The idea would be to provide both the tutorials and the entire code, to allow users to code along at their own pace, but then check what they do against the reference application. The tutorial and code would cross-link to each other, so that users can understand where in the tutorial code was added, as well as jump to the code to see the rest of the context.

Rob indicated that he'd like to see multiple demo applications, as the approaches and needs for an API differ from a website with sessions and HTML.

Aleksei noted that he feels a generic demo app is not enough like a real application to be a good guide for all levels of experience.

Summary

The one vote related to this topic was whether or not to bring the laminas-tutorials organization under the Laminas Project umbrella; the vote was unanimously in favor. Matthew will work with Aleksei to add the TSC team to the organization.

Opcache Preloading for MVC, Mezzio

Matthew had posted an RFC for providing Opcache Preloading tooling. He'd had no feedback, so he started discussion by asking whether he should try and get more feedback, or if the TSC would want to vote on starting work on a prototype.

Consensus was that we would definitely want such tooling, and that it should likely build on the newly approved laminas-cli component. Some input was also provided indicating that post-generation, it should detail what needs to happen to enable opcache preloading, and/or provide a command for spitting out a line to append to a php.ini file. Additionally, there was a recommendation to use the same file naming convention used by other frameworks if at all possible.

Summary

The members present voted unanimously in favor of beginning a prototype immediately. Matthew will work this into his schedule.

Security Group

We had two vulnerabilities reported this past month, which brought to light that we do not currently have a security group in place. As of this writing, Matthew receives emails to the security@getlaminas.org account, brings the information to the TSC, and then handles communication with the reporter and updating the website when patches are available.

His question was: does this process work, or do we want to create an actual security group?

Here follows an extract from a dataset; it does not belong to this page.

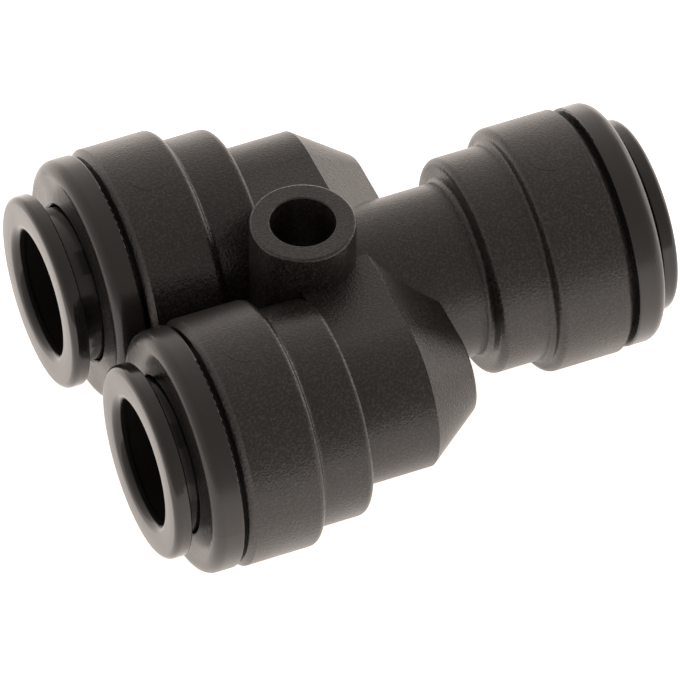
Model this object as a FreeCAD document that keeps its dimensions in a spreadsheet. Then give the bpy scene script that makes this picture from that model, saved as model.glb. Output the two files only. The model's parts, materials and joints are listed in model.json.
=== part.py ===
import FreeCAD, Part
import math
import os
from enum import IntEnum

import Sketcher

# Tubing Y connector: one inlet and two parallel outlets for 8 mm tube, push-in ports at all three.
#
# Millimetres. The origin is on the axis of the screw hole, at the underside of its boss. +X runs
# from the outlets towards the inlet, +Y to the rear outlet, +Z up along the screw hole.
# Every port is drawn in a frame of its own: its X axis is the tube's axis and points out of the
# port, and its zero, the root, lies inside the body. Radii are measured from that axis.

doc = FreeCAD.newDocument("tubing_y_connector")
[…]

Aleksei noted that the security group's responsibilities would be to receive, assess, and communicate about reports; they are not necessarily responsible for actually fixing the issues (e.g., that responsibility might be on the part of the maintainer of a particular component).

During discussion, we uncovered that many are uncertain if they'd be able to provide meaningful support, and others indicated their availability is limited. Nobody volunteered to be on an inaugural security group.

Summary

We'll leave the status quo, which is:

  • Matthew receives security-related communications and reports them to the TSC.
  • TSC members decide amongst themselves who will work on verification and mitigation.
  • Matthew will communicate with the reporter and handle announcing advisories.

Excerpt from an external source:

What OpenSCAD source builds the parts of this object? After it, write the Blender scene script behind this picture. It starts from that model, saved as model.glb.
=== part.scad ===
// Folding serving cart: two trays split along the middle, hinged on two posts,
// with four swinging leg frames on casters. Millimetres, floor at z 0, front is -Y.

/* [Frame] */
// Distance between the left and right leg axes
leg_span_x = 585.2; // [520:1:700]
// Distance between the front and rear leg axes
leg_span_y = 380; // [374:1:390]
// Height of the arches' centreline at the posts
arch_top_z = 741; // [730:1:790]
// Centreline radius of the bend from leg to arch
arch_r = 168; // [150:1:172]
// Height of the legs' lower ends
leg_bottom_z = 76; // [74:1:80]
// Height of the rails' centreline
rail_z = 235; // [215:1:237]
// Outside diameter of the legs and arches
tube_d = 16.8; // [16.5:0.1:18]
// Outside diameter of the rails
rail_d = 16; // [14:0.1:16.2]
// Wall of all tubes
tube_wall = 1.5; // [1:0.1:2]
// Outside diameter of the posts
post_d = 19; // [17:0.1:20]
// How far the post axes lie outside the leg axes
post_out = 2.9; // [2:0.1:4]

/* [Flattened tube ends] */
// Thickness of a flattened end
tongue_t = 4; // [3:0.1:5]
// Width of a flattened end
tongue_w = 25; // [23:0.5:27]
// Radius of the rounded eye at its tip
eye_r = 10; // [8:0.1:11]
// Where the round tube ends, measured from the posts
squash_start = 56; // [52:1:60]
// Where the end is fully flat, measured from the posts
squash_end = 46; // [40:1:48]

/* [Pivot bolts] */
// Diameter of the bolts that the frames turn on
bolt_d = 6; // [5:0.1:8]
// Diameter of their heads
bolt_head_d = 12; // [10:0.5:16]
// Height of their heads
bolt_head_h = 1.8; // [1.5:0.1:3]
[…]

Where to post Discourse information

Several TSC members and community members have indicated that they find the cross-posting of Discourse topics to Slack noisy and unwanted. Matthew noted that the reason to cross-post to Slack is largely to ensure that Slack users are aware the forums exist in the first place.

Possibilities for improvement that were discussed included:

  • Moving all Discourse posts to their own channel, like we do GitHub notifications. Rob pointed out nobody would likely subscribe to that channel, eliminating the usefulness of cross-posting in the first place.
  • Eliminating cross-posting entirely.
  • Providing a daily digest. Matthew indicated this would pose a fairly heavy development task, as we currently have no persistence capabilities.
  • Truncating Discourse messages so they are not quite as noisy.

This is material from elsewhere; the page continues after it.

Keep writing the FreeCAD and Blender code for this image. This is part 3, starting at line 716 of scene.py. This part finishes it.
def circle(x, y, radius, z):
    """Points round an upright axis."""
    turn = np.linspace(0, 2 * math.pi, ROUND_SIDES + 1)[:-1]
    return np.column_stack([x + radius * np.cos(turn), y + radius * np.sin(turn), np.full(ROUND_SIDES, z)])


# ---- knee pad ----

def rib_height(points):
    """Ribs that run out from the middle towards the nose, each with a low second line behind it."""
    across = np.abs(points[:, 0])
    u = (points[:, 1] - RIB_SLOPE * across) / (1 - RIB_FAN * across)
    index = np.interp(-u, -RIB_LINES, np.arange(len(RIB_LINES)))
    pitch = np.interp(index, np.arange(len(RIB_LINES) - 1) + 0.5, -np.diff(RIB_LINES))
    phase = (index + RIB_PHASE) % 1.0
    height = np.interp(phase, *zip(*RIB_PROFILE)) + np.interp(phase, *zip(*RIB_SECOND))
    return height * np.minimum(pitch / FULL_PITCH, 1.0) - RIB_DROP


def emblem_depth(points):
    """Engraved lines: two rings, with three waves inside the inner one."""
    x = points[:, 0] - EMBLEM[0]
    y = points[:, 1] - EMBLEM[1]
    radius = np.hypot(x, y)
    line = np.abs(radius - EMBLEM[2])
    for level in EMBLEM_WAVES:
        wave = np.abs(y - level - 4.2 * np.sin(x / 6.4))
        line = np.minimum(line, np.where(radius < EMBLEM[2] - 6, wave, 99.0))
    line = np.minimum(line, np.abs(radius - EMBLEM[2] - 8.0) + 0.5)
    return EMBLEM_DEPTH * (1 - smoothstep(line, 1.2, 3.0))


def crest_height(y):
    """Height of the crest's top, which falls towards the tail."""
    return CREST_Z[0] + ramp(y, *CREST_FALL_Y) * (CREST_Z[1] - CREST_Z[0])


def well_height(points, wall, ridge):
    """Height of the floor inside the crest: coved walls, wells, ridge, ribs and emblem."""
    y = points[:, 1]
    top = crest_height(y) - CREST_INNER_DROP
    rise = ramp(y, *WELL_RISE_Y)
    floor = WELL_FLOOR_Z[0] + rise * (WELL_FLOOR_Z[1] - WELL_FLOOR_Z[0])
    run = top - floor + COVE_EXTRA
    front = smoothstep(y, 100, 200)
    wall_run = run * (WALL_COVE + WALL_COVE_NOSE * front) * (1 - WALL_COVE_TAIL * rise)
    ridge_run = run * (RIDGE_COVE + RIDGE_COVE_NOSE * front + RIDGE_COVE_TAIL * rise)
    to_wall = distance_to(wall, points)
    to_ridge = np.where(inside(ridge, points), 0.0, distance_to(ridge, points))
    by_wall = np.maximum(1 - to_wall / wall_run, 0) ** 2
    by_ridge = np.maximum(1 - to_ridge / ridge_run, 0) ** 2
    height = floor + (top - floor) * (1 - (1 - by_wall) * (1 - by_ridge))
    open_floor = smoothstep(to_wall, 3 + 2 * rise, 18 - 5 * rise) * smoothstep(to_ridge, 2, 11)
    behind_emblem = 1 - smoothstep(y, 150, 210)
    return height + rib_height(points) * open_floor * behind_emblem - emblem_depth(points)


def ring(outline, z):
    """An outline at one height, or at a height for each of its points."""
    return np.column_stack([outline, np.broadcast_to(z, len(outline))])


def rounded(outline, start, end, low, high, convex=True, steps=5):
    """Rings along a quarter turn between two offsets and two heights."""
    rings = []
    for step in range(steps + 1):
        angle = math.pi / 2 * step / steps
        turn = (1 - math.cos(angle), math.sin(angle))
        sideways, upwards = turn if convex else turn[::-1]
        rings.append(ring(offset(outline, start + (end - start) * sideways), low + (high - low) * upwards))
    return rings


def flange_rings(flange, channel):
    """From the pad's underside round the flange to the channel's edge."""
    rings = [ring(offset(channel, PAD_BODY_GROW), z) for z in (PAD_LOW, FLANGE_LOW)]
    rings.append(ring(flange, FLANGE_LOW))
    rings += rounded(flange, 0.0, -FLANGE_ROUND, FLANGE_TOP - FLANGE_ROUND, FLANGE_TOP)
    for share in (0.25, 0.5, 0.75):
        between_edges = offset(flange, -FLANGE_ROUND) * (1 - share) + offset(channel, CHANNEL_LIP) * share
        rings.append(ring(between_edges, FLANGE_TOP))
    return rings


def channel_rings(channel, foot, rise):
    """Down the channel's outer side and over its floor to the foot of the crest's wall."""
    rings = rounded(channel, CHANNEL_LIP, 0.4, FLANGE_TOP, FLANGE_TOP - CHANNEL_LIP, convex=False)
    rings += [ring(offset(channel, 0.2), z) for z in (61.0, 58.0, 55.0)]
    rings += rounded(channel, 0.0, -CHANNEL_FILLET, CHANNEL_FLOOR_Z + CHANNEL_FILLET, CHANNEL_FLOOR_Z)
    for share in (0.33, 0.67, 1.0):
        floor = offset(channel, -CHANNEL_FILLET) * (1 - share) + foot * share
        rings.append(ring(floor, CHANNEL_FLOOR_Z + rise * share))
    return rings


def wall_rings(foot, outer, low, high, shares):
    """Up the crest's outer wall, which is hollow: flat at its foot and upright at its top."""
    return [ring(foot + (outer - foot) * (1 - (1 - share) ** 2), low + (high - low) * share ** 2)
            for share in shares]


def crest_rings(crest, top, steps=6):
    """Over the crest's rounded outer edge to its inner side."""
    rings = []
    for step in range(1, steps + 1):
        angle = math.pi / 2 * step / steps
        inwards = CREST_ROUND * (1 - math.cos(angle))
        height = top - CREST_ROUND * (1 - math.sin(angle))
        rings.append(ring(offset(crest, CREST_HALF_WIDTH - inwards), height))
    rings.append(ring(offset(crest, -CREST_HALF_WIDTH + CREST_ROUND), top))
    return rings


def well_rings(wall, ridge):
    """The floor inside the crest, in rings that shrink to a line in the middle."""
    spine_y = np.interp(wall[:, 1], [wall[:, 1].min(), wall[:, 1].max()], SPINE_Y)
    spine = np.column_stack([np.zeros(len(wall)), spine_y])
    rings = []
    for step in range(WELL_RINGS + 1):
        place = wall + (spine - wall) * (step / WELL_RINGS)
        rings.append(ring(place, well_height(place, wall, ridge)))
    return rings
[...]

Matthew pointed out that while we direct users towards Discourse on an individual basis, these messages get lost; having the cross-posts serves as a reminder that the location exists, hopefully nudging users to search for answers there, or even post there if they find no answers. Several TSC members pointed out that having a channel such as #qanda sends a signal to users that Slack is the right location to ask questions, and perhaps we should eliminate that. This also raised the point that we might want to reorganize and slim down the number of channels we have to encourage Slack as a place to discuss development, and Discourse as a place to ask questions.

We also discussed how we might better draw attention to the forums for both new Slack users, as well as existing ones, but had no clear ideas presented.

Summary

We ended up holding two votes on this topic:

  • Whether or not to kill the #qanda channel. Attending members voted unanimously to kill it. Matthew will follow up after the meeting to archive the channel.

  • Whether or not to truncate Discourse topics posted to Slack. Attending members voted unanimously in favor of truncation.

Matthew will take care of the message truncation, and also attempt to add some logic to only post new topics, and not comments on them.

We will discuss Slack channel reorganization at a later date; we would benefit from having a concrete proposal in place to start discussions.

Conclusion

The meeting lasted approximately 100 minutes, and we had broad consensus on all measures taken.

The next meeting will occur at 19:00 UTC on May 4, 2020.